There are a few ways I typically investigate the joy of life in my newspaper column. One of them is through the people in my life, especially looking through the eyes of my young son. The second tool I use is talking to others, whether they are artists, writers or mental health professionals. I look to people who know how to focus on the big picture. The third trick in my bag is something philosophers call thought experiments.
Thought experiments can be fun ways to jolt our brains off autopilot. Here are a few quick exercises that can help you find your personal reset button.
Next time a plane flies overhead, let your imagination take over as its engines fill your ears. Picture the people on board. Try to picture them individually. Who are they? Maybe one is a young magazine editor from Iowa who is flying to New York to visit her mom. See the editor in your mind as she looks out the window and down upon the Meadowlands. She is looking out in order to give the couple next to her privacy.

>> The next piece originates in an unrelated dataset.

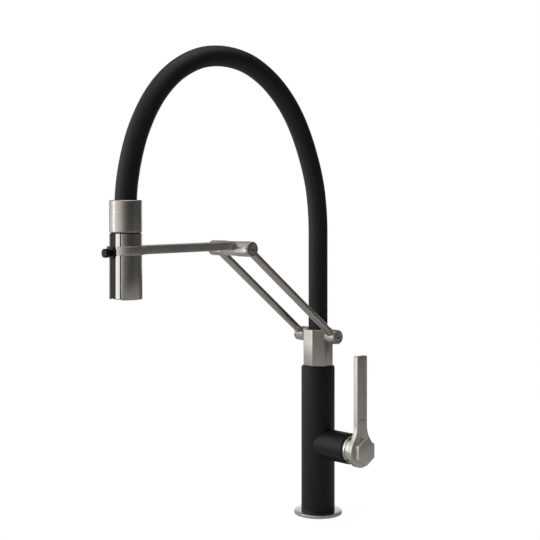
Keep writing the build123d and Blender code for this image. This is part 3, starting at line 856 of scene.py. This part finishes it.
@dataclass
class Control:
    """The side lever: cover ring, hub, lever plate and hexagon cap, with the cartridge inside."""

    shop: Workshop
    head_r: float = 0.018
    half_width: float = 0.008
    neck_r: float = 0.026
    panel_half: float = 0.006
    panel_low: float = 0.1145
    panel_high: float = 0.1795
    panel_deep: float = 0.001
    panel_slope: float = 0.00025
    tip_r: float = 0.0012
    edge: float = 0.0006
    cap_edge: float = 0.0005
    ring_bore: float = 0.0139
    hollow_r: float = 0.0249
    boss_r: float = 0.0055
    stem_r: float = 0.004
    rim: float = 0.00035

    @property
    def tilt_axis(self) -> Vector:
        """Where the lever's tilt axis crosses the cartridge's axis."""
        joint = next(each for each in frame["joints"] if each["name"] == "flow_tilt")
        return Vector(joint["pos_m"])

    @property
    def pivot(self) -> Vector:
        """The same height, over the column's axis."""
        return Vector((0.0, 0.0, self.tilt_axis.z))

    def outline(self, shape: bmesh.types.BMesh, low_x: float, tip: float) -> bmesh.types.BMFace:
        """Draw the lever's flat outline.

        Args:
            shape: Receives the outline.
            low_x: The plane it lies in.
            tip: The height of the lever's end.

        Returns:
            The flat face.
        """
        reach = self.half_width + self.neck_r
        rise = math.sqrt((self.head_r + self.neck_r) ** 2 - reach ** 2)
        swing = math.atan2(rise, reach)
        neck = Vector((low_x, reach, self.pivot.z + rise))
        corners = [(0.0, tip), (self.half_width, tip), (self.half_width, neck.z)]
        chain = [shape.verts.new((low_x, y, z)) for y, z in corners]
        for pair in zip(chain, chain[1:]):
            shape.edges.new(pair)
        across = Vector((1, 0, 0))
        bend = bmesh.ops.spin(shape, geom=[chain[-1]], cent=neck, axis=across, angle=swing,
                              steps=14, use_merge=False, use_duplicate=False)
        last = [part for part in bend["geom_last"] if isinstance(part, bmesh.types.BMVert)]
        bmesh.ops.spin(shape, geom=last, cent=self.pivot + across * low_x, axis=across,
                       angle=-(swing + math.pi / 2), steps=44, use_merge=False, use_duplicate=False)
        bmesh.ops.remove_doubles(shape, verts=shape.verts, dist=1e-7)
        bmesh.ops.mirror(shape, geom=shape.verts[:] + shape.edges[:], matrix=Matrix.Identity(4),
                         merge_dist=TINY, axis="Y")
        bmesh.ops.remove_doubles(shape, verts=shape.verts, dist=TINY)
        return bmesh.ops.contextual_create(shape, geom=shape.edges[:])["faces"][0]

    def lever(self) -> OBJECT:
        """The lever plate with rounded edges and its sunk panel.

        Returns:
            The lever.
        """
        low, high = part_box("lever")
        shape = bmesh.new()
        face = self.outline(shape, low.x, high.z)
        grown = bmesh.ops.extrude_face_region(shape, geom=[face])["geom"]
        moved = [part for part in grown if isinstance(part, bmesh.types.BMVert)]
        bmesh.ops.translate(shape, verts=moved, vec=(high.x - low.x, 0, 0))
        bmesh.ops.recalc_face_normals(shape, faces=shape.faces)
        tips = [edge for edge in shape.edges if all(v.co.z > high.z - TINY for v in edge.verts)
                and abs(edge.verts[0].co.x - edge.verts[1].co.x) > 1e-4]
        bmesh.ops.bevel(shape, geom=tips, offset=self.tip_r, offset_type="OFFSET", segments=5,
                        profile=0.5, material=-1, affect="EDGES", clamp_overlap=False)
        ease(shape, self.edge)
        cuts = (((0, self.panel_half, 0), (0, 1, 0)), ((0, -self.panel_half, 0), (0, 1, 0)),
                ((0, 0, self.panel_low), (0, 0, 1)), ((0, 0, self.panel_high), (0, 0, 1)))
        for point, normal in cuts:
            front = [f for f in shape.faces if f.normal.x > 0.999]
            parts = (front + list({edge for face in front for edge in face.edges})
                     + list({vert for face in front for vert in face.verts}))
            bmesh.ops.bisect_plane(shape, geom=parts, plane_co=point, plane_no=normal, dist=1e-7)
        panel = [f for f in shape.faces if f.normal.x > 0.999
                 and abs(f.calc_center_median().y) < self.panel_half
                 and self.panel_low < f.calc_center_median().z < self.panel_high]
        bmesh.ops.inset_region(shape, faces=panel, thickness=self.panel_slope,
                               depth=-self.panel_deep, use_even_offset=True)
        return self.shop.place("lever_plate", shape, "lever", "nickel_lever")

    def ring(self) -> OBJECT:
        """The fixed ring at the mouth of the column's side stub, in a lighter nickel that is partly
        a painted highlight.

        Returns:
            The ring.
        """
        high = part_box("cover_ring")[1]
        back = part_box("body_column")[1].x
        profile = [(self.ring_bore, back), (high.y, back),
                   (high.y, high.x), (self.ring_bore, high.x)]
        shape = spun(profile, self.pivot, Vector((1, 0, 0)), closed=True)
        ease(shape, self.rim)
        return self.shop.place("ring_turned", shape, "cover_ring", "nickel_bright")

    def hub(self) -> OBJECT:
        """The moving half of the collar, hollowed about the tilt axis, in a lighter nickel that is
        partly a painted highlight.

        Returns:
            The hub.
        """
        low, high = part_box("lever_hub")
        radii = [self.boss_r + (high.y - self.boss_r) * step / 8 for step in range(9)]
        hollow = [(r, self.tilt_axis.x + math.sqrt(self.hollow_r ** 2 - r ** 2)) for r in radii]
        profile = [*hollow, (high.y, high.x), (self.stem_r, high.x), (self.stem_r, low.x),
                   (self.boss_r, low.x)]
        shape = spun(profile, self.pivot, Vector((1, 0, 0)), closed=True)
        ease(shape, self.rim)
        return self.shop.place("hub_turned", shape, "lever_hub", "nickel_bright")

    def cap(self) -> OBJECT:
        """The hexagon cap with its edges rounded.

        Returns:
            The cap.
        """
        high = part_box("hex_cap")[1]
        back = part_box("lever")[1].x
        shape = bmesh.new()
        stand = (Matrix.Translation((back, 0, self.pivot.z)) @ Matrix.Rotation(math.pi / 2, 4, "Y")
                 @ Matrix.Rotation(math.pi / 2, 4, "Z"))
        bmesh.ops.create_circle(shape, cap_ends=True, segments=6, radius=high.y, matrix=stand)
        grown = bmesh.ops.extrude_face_region(shape, geom=shape.faces[:])["geom"]
        moved = [part for part in grown if isinstance(part, bmesh.types.BMVert)]
        bmesh.ops.translate(shape, verts=moved, vec=(high.x - back, 0, 0))
        bmesh.ops.recalc_face_normals(shape, faces=shape.faces)
        ease(shape, self.cap_edge, 4)
        return self.shop.place("hexagon_cap", shape, "hex_cap", "nickel_lever")

    def build(self) -> None:
        """Make the outside pieces and dress the cartridge."""
        self.ring()
        self.hub()
        self.lever()
        self.cap()
        for node, finish in (
                ("cartridge_seal", "seal_black"), ("cartridge_body", "acetal_white"),
                ("ceramic_disc_fixed", "ceramic_white"), ("ceramic_disc_moving", "ceramic_white"),
                ("cartridge_nut", "brass"), ("temperature_spindle", "acetal_white"),
                ("stem_cross_pin", "steel"), ("lever_stem", "steel")):
            self.shop.dress(node, finish)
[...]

Dizzy with the flu, the couple appreciates the privacy. Take this thought experiment as far as you like. In the cabin, the captain and his copilot tease each other about their divorces as they sip coffee and tend to their gauges. The captain keeps it to himself that he gets along well with his ex-wife and doesn’t tell his copilot that he’s heading to her house for dinner when the plane lands.
A flight attendant brings more Cheerios to the red headed toddler who is awestruck by his first plane ride. Beyond picturing the passengers and what they are doing at the moment they are flying overhead, conjure up their pasts as well. What led them to this moment? This could go on and on. What are their expectations for their trips? Who will they see?
The point of the exercise is to illustrate how connected the planet’s billions of inhabitants are. Because we are wired to be social animals, isolation scares us. This is why we tend to exaggerate feelings of loneliness. Picturing the lives of others as they streak across the sky is a way of gaining perspective. We may not always realize it, but at any given moment, many of us are in the same boat.
Besides loneliness, the other ironic ailment we all seem to suffer from is boredom. It's easy to forget the majesty of this world we inhabit. But the panoramic view that surrounds me whenever I am in the mountains usually serves as a reminder. Just a quick 360-degree scan reminds me that I am indeed on a planet spinning through space. If that doesn't do it for you, how about imagining that you are standing in space?
You can gain this vantage point by looking down through your feet at the stars in the night sky. This can be achieved a number of ways. Try putting your feet up on a picnic table, or lie in a hammock so that your feet are above your head. Sitting on a hill might also work. Stare at the stars for a while. Does it feel like you’re floating?